Set problem: Pick out the lines containing "that".

-----

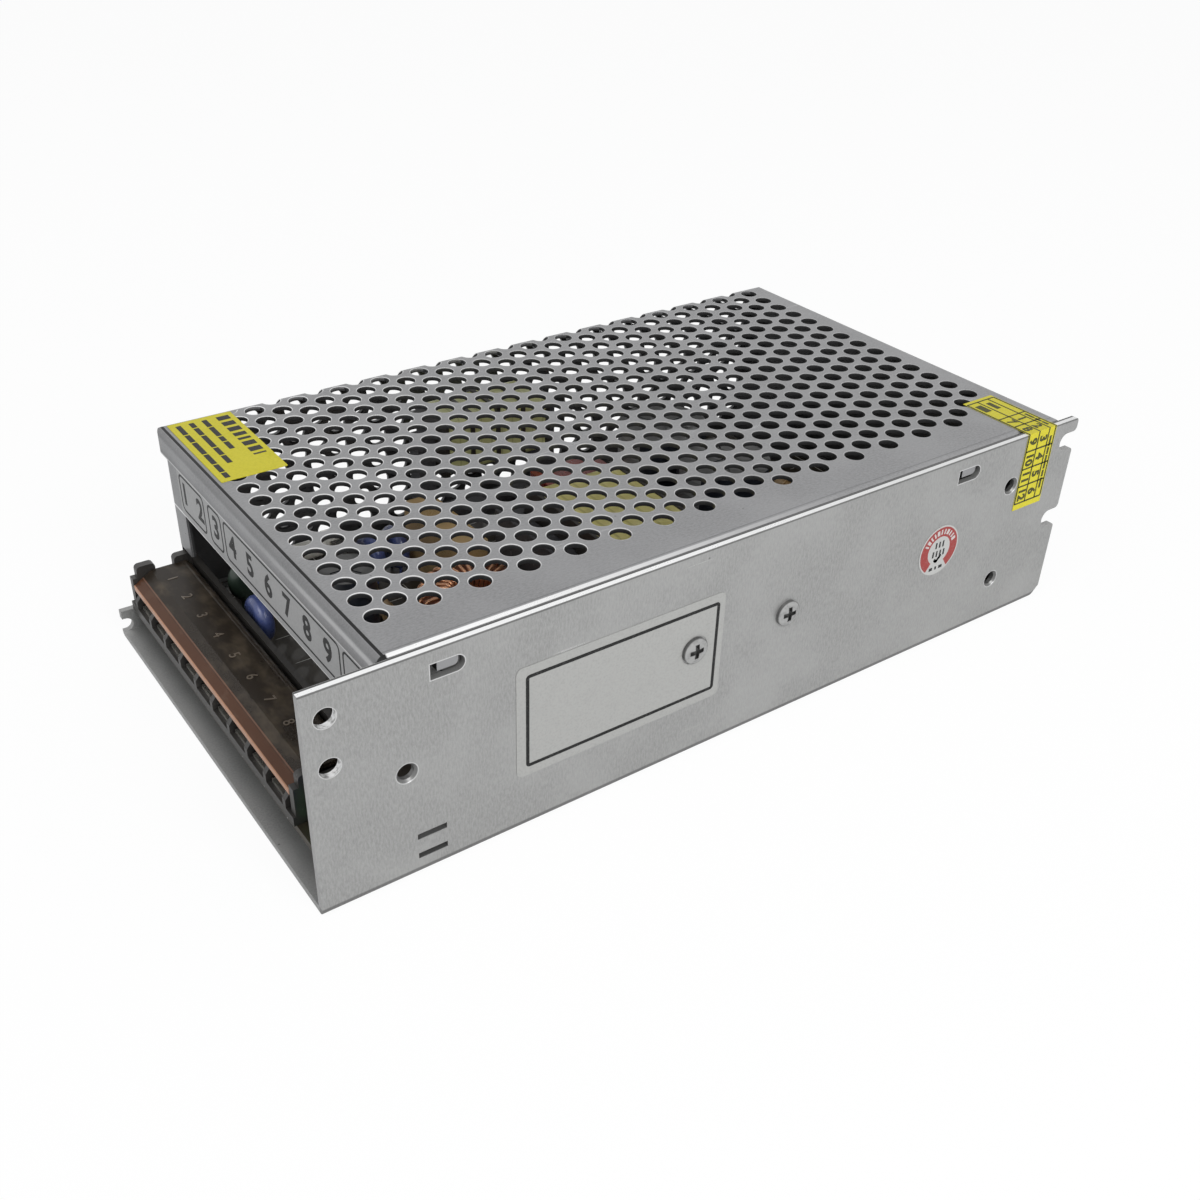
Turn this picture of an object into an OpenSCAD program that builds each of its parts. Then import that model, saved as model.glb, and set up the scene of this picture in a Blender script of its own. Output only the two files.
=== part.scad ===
// Enclosed mains power supply in a folded aluminium chassis with a perforated cover.
// Origin: centre of the underside. +X runs from the terminal end to the rear end,
// -Y is the plain wall that carries the spec label, +Z is up. Millimetres.

/* [Case] */
// Length of the chassis wall, terminal end to rear ears
body_l = 200; // [190:1:230]
// Width over the chassis wall and the cover
body_w = 110; // [106:1:130]
// Height of the case
body_h = 50; // [48:1:60]
// Thickness of the chassis sheet
chassis_t = 1.5; // [1.2:0.1:2]
// Outer radius of the chassis bends
chassis_bend = 1.2; // [0.6:0.1:1.2]
// Thickness of the cover sheet
cover_t = 1; // [0.8:0.1:1.2]
// Outer radius of the cover bends
cover_bend = 2; // [1.6:0.1:2.4]
// Gap between the cover and the chassis
sheet_gap = 0.2; // [0.1:0.05:0.3]
// Height of the low flange on the far side
far_flange_h = 7; // [6.5:0.5:9]
// Height of the flange at the rear
rear_flange_h = 9; // [8:0.5:12]
// Length of the wall that stays bare at the terminal end
terminal_bay = 16.9; // [16.5:0.1:20]
// Length of the mounting ears behind the rear panel
ear_l = 4.3; // [4:0.1:8]

/* [Cover] */
// Diameter of a perforation
perf_d = 4.5; // [3.5:0.1:4.8]
// Distance between perforations across the case
perf_pitch = 6.3; // [5.8:0.1:7]
// Distance between rows of perforations along the case
perf_row = 5.36; // [5:0.02:6]
// Front edge of the cover to the first row
perf_front = 4.7; // [4:0.1:8]
// Rear edge of the cover to the last row at most
perf_rear = 5; // [4:0.1:8]
// Chassis wall face to the first perforation
perf_side = 14.2; // [8:0.1:20]
// Rows that are missing from the corner over the near rear ear
perf_corner = 3; // [0:1:5]
// Underside of the label strip above the floor
strip_low = 30.4; // [29:0.2:34]
// Height of the brow over the label strip
brow_h = 6; // [5:0.1:7]
// How far the brow stands in front of the label strip
brow_out = 1.2; // [0.9:0.1:1.6]
// Width of the leg at the far end of the strip
leg_w = 8.5; // [6:0.5:12]
// Depth of the flange inside the chassis wall
near_flange_h = 8.5; // [7.5:0.5:12]

/* [Mounting] */
// Width of the slots in the rear ears
ear_slot_w = 4.4; // [4.2:0.1:5]
// Depth of the slots in the rear ears
ear_slot_l = 5.4; // [4:0.1:8]
// Distance of the upper ear slot from the top
ear_slot_top = 5.6; // [5:0.2:8]
// Distance between the ear slots
ear_slot_step = 20.8; // [16:0.2:24]
// Radius on the tips of the ears
ear_round = 1.1; // [0.4:0.1:1.2]
// Chamfer under the lowest ear
ear_chamfer = 3; // [1:0.5:5]
// Diameter of the two plain holes at the terminal end
plain_hole_d = 4.2; // [4:0.1:5]
// Distance of the plain holes from the terminal end
plain_hole_x = 4.4; // [4:0.1:6]
// Distance of the upper plain hole from the top
plain_hole_top = 6.2; // [5:0.2:8]
// Distance between the plain holes
plain_hole_step = 10.7; // [8:0.1:12]
// Core diameter of the tapped M4 holes
tapped_d = 3.3; // [3.2:0.1:3.4]
// Width of the countersink at the tapped holes
sink_d = 4.4; // [4:0.1:5]
// Distance of the front tapped hole from the terminal end
side_tap_front = 18.7; // [18:0.1:30]
// Height of the front tapped hole
side_tap_front_z = 25.2; // [20:0.2:30]
// Distance of the rear tapped holes from the rear end
side_tap_rear = 21; // [16:0.5:30]
// Height of the lower rear tapped hole
side_tap_rear_low = 11.9; // [11:0.1:16]
// Distance of the upper rear tapped hole from the top
side_tap_rear_top = 12.5; // [11:0.1:16]
// Length of the pattern of tapped holes underneath
base_tap_l = 150; // [140:1:160]
// Width of the pattern of tapped holes underneath
base_tap_w = 50; // [40:1:60]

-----

Exercise response:
Turn this picture of an object into an OpenSCAD program that builds each of its parts. Then import that model, saved as model.glb, and set up the scene of this picture in a Blender script of its own. Output only the two files.
// -Y is the plain wall that carries the spec label, +Z is up. Millimetres.
// Length of the wall that stays bare at the terminal end
// Rows that are missing from the corner over the near rear ear